Restate word for word the lines of the data below, from the first through the one that has "return (reach - arm_front.y)".

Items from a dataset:
* start *
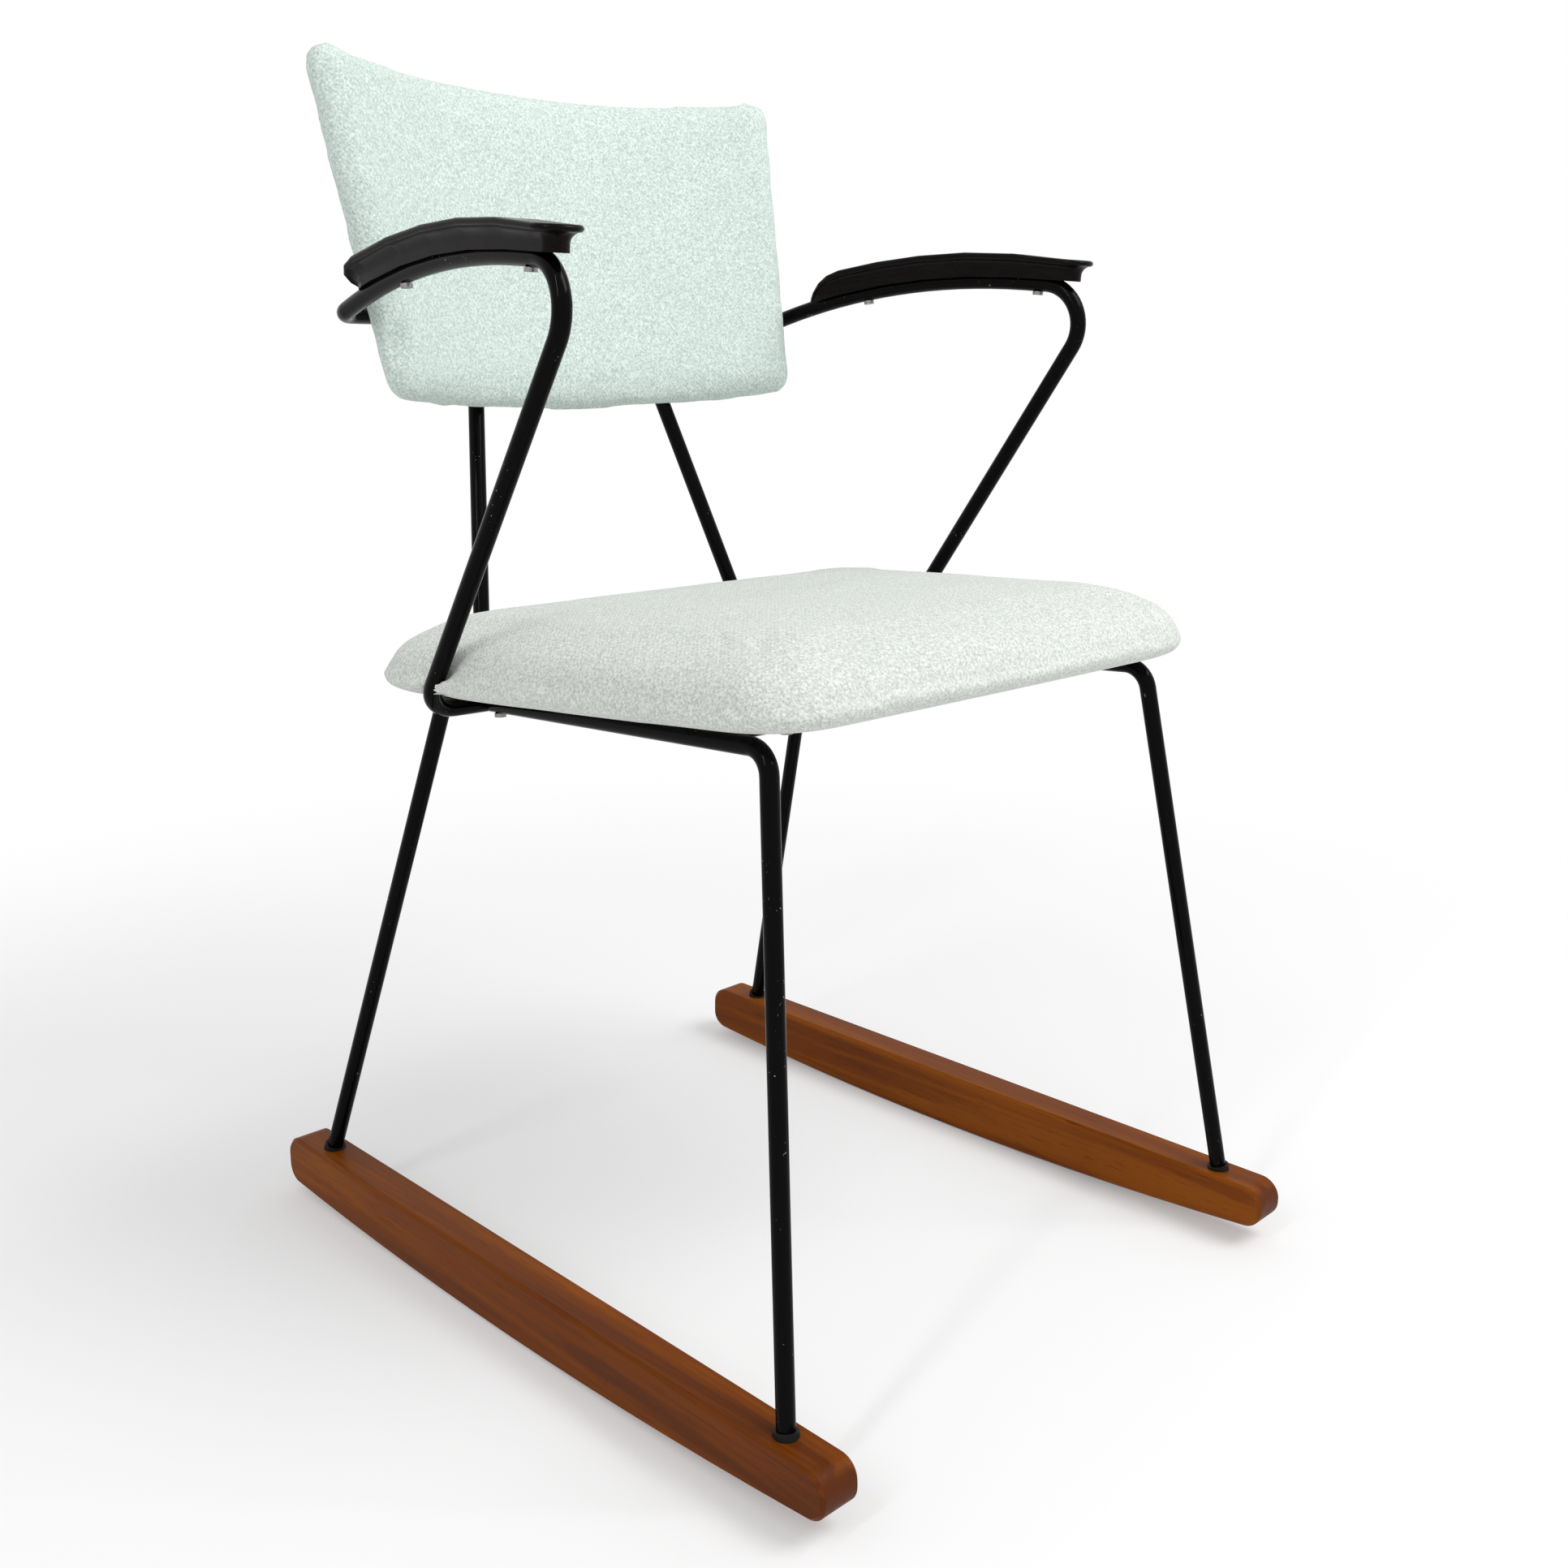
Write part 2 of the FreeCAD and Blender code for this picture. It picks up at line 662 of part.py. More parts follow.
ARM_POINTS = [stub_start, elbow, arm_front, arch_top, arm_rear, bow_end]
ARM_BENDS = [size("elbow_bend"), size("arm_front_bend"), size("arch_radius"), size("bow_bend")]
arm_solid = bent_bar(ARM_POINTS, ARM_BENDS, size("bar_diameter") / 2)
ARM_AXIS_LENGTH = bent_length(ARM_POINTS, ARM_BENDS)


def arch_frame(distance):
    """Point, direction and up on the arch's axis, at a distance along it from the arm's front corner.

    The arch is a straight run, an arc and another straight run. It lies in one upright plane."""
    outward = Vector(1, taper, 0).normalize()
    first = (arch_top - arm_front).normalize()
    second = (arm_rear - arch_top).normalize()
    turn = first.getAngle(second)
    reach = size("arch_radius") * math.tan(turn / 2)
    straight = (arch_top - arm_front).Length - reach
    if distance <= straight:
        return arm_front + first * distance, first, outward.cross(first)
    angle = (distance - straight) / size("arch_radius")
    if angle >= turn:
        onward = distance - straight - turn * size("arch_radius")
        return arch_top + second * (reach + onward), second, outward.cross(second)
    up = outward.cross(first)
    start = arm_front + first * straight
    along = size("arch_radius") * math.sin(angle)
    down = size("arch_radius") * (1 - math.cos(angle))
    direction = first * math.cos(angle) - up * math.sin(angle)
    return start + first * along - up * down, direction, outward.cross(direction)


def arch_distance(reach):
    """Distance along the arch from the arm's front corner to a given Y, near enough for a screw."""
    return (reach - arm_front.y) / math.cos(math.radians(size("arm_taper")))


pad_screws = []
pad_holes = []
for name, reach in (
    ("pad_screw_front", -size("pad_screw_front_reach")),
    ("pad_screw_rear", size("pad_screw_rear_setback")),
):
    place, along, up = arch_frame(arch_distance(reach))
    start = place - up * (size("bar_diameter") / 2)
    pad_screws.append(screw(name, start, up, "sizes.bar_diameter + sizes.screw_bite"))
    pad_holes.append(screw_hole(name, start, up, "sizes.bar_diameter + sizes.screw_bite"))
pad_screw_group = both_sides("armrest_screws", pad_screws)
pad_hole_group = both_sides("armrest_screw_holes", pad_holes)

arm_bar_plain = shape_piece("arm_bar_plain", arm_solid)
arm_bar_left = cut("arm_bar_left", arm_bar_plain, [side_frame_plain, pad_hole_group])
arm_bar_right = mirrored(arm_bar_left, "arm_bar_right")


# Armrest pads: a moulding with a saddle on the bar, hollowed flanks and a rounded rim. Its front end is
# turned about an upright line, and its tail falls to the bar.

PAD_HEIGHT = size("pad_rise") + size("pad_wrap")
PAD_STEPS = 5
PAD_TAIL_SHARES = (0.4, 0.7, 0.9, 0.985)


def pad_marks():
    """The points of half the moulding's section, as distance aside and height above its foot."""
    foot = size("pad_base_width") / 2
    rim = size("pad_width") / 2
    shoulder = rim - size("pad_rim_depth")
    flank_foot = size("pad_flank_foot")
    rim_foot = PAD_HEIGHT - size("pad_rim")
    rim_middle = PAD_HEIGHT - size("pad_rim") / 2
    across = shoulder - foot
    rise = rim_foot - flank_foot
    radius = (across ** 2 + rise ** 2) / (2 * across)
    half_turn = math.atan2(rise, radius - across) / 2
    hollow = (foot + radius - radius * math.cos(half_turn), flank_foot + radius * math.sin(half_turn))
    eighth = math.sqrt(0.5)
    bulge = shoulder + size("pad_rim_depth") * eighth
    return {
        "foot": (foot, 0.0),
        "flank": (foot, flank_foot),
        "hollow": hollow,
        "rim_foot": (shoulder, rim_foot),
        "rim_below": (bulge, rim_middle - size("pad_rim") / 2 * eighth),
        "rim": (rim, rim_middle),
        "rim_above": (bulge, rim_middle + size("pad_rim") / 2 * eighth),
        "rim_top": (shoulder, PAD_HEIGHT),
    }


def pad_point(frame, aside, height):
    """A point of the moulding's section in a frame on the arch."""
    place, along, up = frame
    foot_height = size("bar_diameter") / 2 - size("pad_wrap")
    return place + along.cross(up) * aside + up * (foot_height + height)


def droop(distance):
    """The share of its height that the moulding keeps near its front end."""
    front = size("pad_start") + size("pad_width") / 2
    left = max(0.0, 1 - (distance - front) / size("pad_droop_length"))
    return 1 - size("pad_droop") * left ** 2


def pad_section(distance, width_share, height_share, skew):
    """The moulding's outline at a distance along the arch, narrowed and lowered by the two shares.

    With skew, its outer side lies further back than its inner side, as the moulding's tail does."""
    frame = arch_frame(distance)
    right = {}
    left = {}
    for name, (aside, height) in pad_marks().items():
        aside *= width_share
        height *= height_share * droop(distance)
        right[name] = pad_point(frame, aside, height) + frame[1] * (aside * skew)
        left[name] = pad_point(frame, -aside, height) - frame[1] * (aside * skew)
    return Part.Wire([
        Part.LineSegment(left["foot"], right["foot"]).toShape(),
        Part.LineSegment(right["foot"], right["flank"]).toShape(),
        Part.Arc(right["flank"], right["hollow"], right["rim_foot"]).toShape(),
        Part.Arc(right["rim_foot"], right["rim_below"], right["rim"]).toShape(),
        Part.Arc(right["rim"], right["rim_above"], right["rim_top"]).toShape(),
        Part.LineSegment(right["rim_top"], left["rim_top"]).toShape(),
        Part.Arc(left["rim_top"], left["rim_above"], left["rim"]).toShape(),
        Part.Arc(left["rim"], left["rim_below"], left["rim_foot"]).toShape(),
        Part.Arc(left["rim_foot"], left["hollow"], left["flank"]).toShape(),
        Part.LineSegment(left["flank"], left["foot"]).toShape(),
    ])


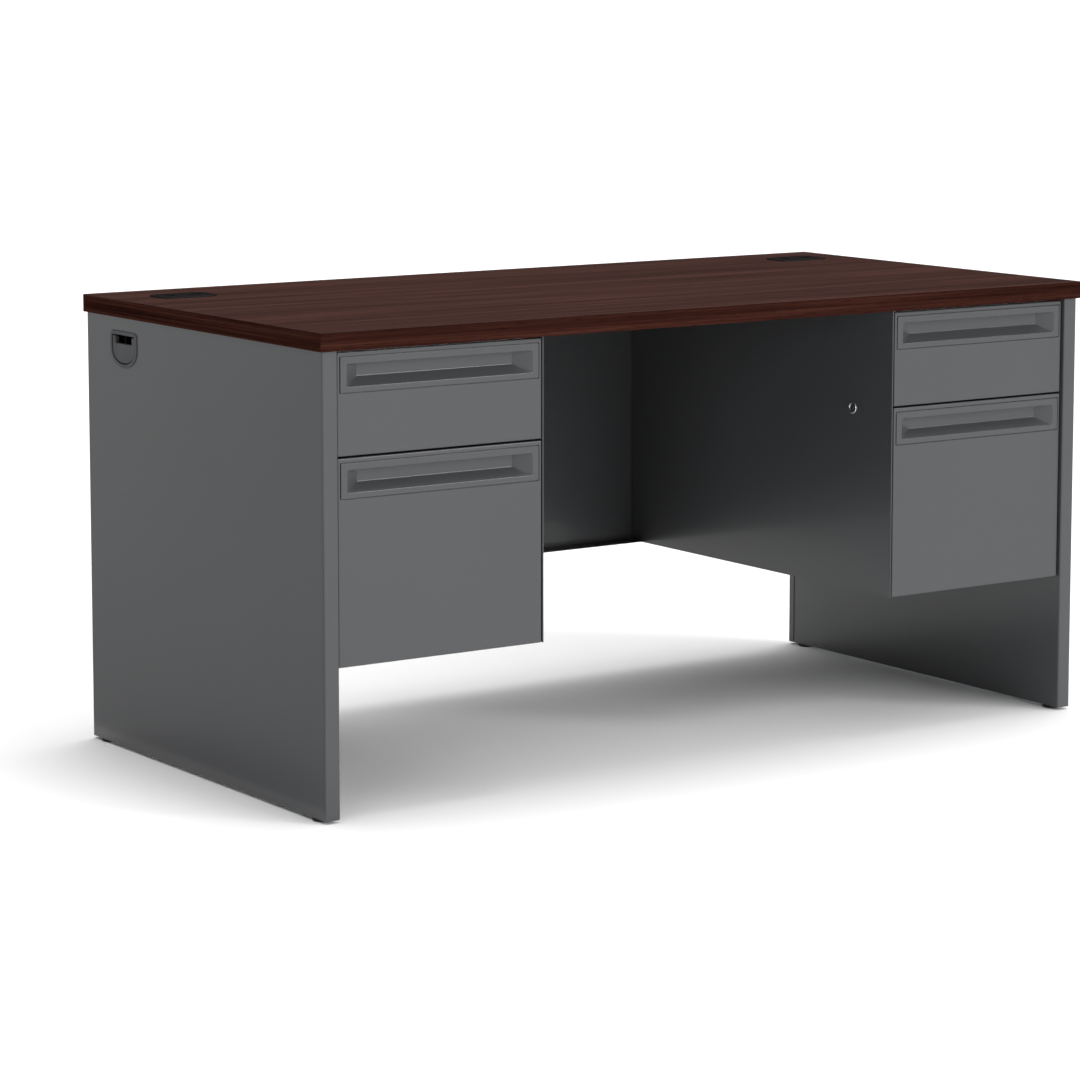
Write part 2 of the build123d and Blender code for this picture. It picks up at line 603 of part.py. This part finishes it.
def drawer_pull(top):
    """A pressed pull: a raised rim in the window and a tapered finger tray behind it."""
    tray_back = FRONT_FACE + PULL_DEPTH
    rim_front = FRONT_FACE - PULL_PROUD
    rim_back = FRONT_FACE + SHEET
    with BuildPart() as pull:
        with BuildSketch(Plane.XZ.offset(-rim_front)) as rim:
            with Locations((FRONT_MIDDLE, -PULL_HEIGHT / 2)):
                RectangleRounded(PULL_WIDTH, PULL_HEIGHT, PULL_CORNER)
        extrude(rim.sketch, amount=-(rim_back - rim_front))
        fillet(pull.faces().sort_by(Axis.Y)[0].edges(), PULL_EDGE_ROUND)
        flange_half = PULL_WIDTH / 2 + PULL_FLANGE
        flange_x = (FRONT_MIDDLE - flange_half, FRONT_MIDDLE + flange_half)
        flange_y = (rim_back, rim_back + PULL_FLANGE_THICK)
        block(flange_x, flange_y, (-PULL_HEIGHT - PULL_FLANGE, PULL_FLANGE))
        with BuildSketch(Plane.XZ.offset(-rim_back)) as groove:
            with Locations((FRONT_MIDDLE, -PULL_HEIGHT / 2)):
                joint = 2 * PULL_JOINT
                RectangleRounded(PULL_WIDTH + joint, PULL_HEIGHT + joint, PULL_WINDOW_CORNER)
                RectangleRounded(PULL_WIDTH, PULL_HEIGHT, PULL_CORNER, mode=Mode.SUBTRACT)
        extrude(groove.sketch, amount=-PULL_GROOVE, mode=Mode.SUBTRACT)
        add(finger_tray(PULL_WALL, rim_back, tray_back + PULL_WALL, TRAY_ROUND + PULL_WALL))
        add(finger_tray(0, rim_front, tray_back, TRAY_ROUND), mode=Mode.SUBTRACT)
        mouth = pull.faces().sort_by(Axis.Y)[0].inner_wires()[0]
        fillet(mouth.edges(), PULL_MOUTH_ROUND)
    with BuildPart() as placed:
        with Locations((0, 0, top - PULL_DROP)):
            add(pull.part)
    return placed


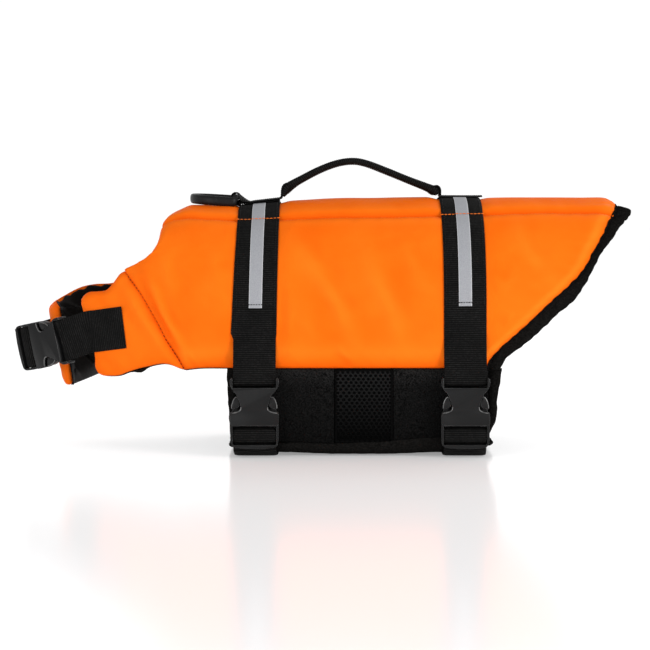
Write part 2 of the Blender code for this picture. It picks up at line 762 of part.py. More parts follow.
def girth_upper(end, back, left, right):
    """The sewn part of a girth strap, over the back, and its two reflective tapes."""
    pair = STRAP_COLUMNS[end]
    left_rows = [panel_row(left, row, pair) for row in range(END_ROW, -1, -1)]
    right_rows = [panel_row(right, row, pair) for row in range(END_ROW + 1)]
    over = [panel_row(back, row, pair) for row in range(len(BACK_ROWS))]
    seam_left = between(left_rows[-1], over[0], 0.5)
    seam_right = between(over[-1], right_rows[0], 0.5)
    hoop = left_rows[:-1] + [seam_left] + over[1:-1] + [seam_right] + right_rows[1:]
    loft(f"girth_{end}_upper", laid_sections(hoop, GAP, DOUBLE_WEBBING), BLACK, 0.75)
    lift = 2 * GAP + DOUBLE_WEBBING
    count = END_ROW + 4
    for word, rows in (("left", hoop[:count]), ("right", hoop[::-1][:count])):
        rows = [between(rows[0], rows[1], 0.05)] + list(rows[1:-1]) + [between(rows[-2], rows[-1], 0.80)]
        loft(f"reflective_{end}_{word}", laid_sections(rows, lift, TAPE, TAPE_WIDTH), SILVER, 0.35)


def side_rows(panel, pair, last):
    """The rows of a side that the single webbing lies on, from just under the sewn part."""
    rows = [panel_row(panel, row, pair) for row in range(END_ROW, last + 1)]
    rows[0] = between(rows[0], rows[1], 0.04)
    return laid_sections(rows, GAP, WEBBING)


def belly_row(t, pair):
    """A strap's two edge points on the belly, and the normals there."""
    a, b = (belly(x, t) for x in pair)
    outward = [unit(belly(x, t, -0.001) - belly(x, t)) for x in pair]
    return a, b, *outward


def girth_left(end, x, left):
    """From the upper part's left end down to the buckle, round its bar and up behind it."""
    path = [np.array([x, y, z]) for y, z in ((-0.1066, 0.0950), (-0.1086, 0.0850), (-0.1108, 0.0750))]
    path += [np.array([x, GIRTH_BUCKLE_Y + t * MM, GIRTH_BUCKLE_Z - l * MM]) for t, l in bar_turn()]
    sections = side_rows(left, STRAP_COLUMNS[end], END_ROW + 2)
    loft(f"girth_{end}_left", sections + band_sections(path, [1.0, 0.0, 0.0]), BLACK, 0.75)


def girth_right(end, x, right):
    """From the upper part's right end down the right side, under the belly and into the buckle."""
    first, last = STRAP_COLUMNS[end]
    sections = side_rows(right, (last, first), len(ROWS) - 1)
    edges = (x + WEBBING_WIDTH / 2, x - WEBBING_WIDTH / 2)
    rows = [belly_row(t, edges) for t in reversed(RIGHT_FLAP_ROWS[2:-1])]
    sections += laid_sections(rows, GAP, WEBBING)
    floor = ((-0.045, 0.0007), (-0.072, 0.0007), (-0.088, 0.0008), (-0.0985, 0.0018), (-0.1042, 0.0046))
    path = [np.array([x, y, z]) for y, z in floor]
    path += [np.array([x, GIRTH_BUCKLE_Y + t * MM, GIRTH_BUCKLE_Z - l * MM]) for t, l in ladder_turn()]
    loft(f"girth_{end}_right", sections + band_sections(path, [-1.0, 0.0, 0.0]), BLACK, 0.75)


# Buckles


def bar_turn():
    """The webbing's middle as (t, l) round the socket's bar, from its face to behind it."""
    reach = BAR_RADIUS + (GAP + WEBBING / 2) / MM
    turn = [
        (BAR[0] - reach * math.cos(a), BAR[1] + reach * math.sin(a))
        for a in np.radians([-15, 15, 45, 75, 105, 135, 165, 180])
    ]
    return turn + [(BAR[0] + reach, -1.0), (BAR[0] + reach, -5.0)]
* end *
| Complete response |
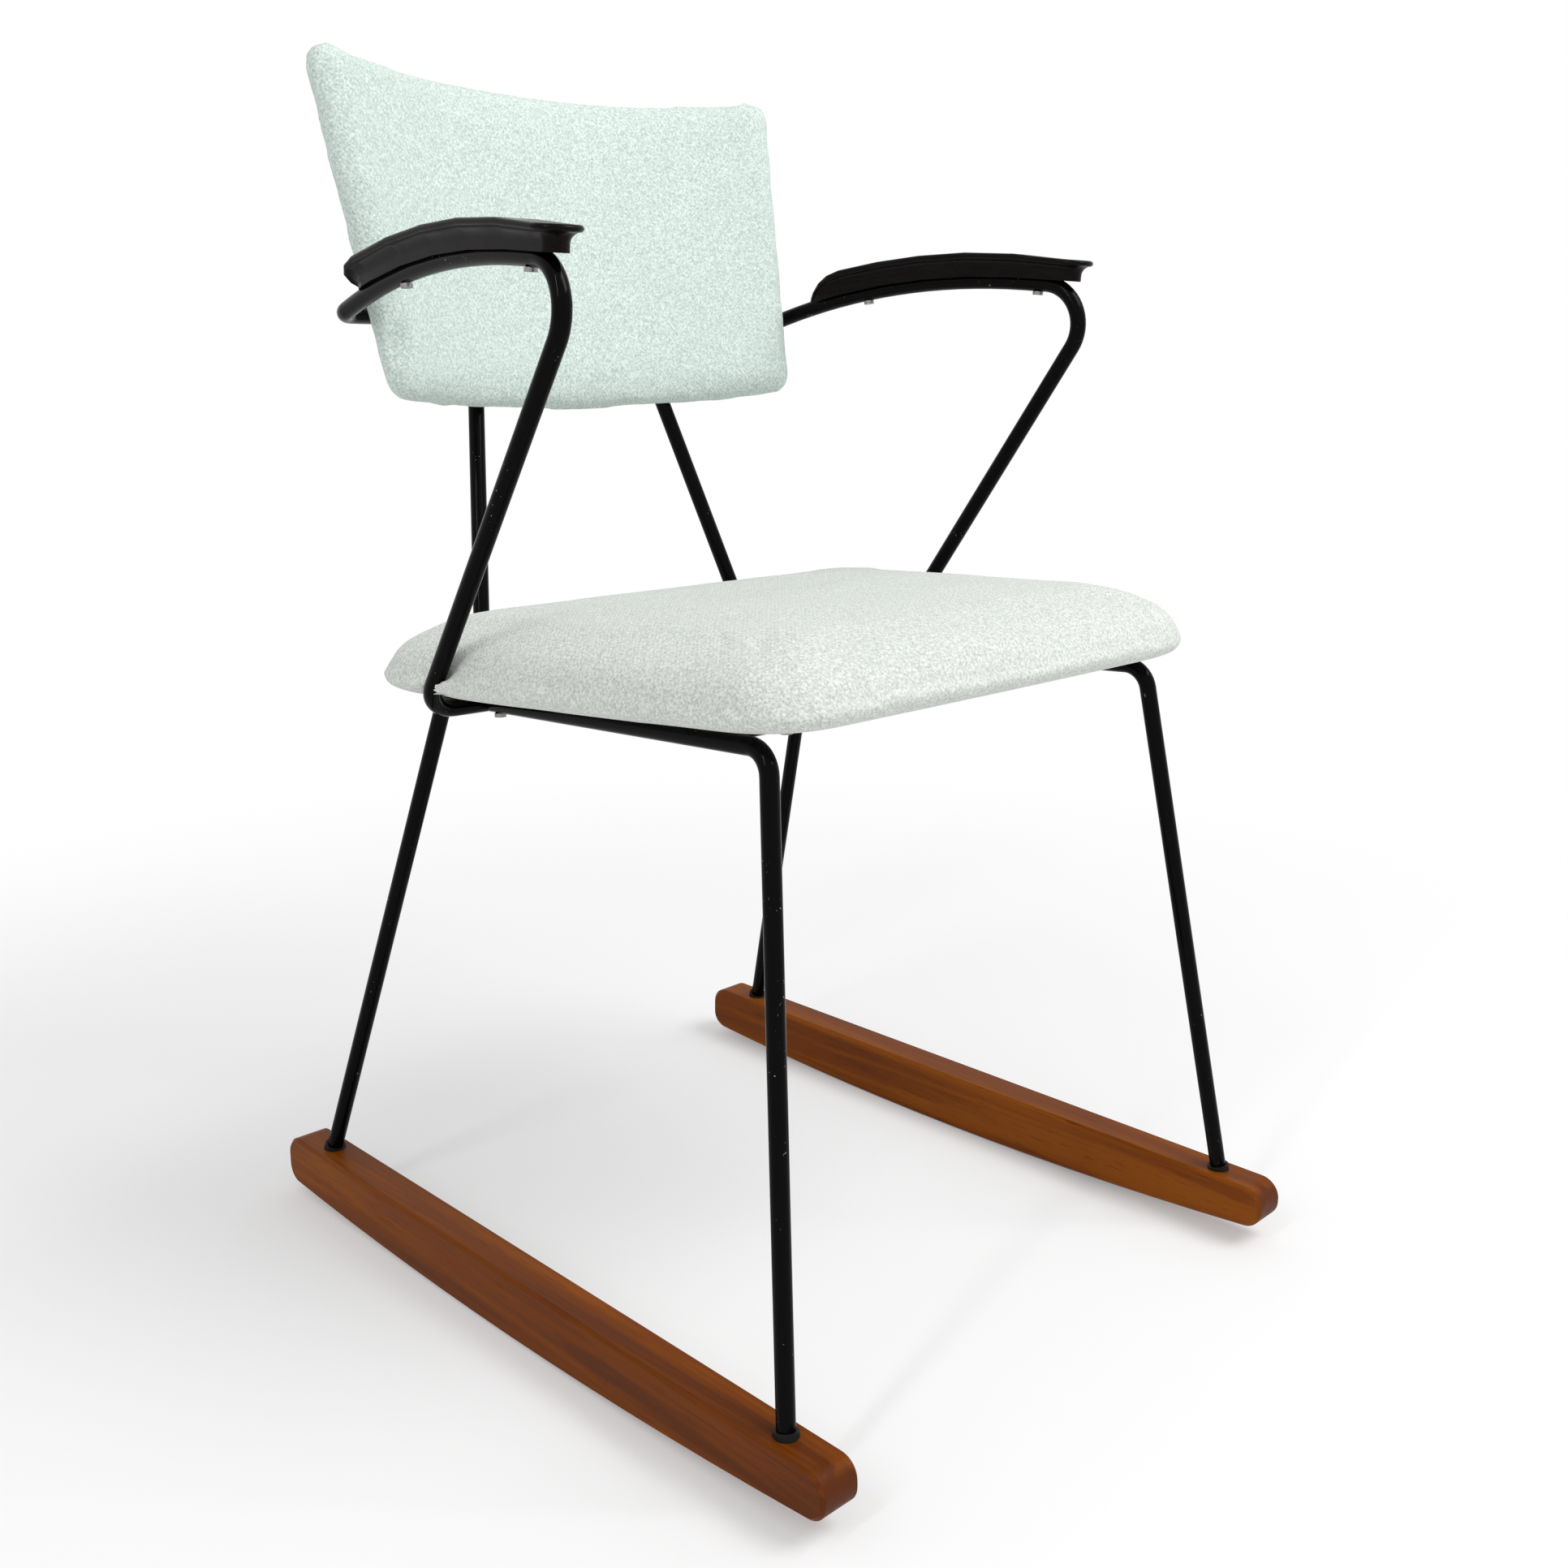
Write part 2 of the FreeCAD and Blender code for this picture. It picks up at line 662 of part.py. More parts follow.
ARM_POINTS = [stub_start, elbow, arm_front, arch_top, arm_rear, bow_end]
ARM_BENDS = [size("elbow_bend"), size("arm_front_bend"), size("arch_radius"), size("bow_bend")]
arm_solid = bent_bar(ARM_POINTS, ARM_BENDS, size("bar_diameter") / 2)
ARM_AXIS_LENGTH = bent_length(ARM_POINTS, ARM_BENDS)


def arch_frame(distance):
    """Point, direction and up on the arch's axis, at a distance along it from the arm's front corner.

    The arch is a straight run, an arc and another straight run. It lies in one upright plane."""
    outward = Vector(1, taper, 0).normalize()
    first = (arch_top - arm_front).normalize()
    second = (arm_rear - arch_top).normalize()
    turn = first.getAngle(second)
    reach = size("arch_radius") * math.tan(turn / 2)
    straight = (arch_top - arm_front).Length - reach
    if distance <= straight:
        return arm_front + first * distance, first, outward.cross(first)
    angle = (distance - straight) / size("arch_radius")
    if angle >= turn:
        onward = distance - straight - turn * size("arch_radius")
        return arch_top + second * (reach + onward), second, outward.cross(second)
    up = outward.cross(first)
    start = arm_front + first * straight
    along = size("arch_radius") * math.sin(angle)
    down = size("arch_radius") * (1 - math.cos(angle))
    direction = first * math.cos(angle) - up * math.sin(angle)
    return start + first * along - up * down, direction, outward.cross(direction)


def arch_distance(reach):
    """Distance along the arch from the arm's front corner to a given Y, near enough for a screw."""
    return (reach - arm_front.y) / math.cos(math.radians(size("arm_taper")))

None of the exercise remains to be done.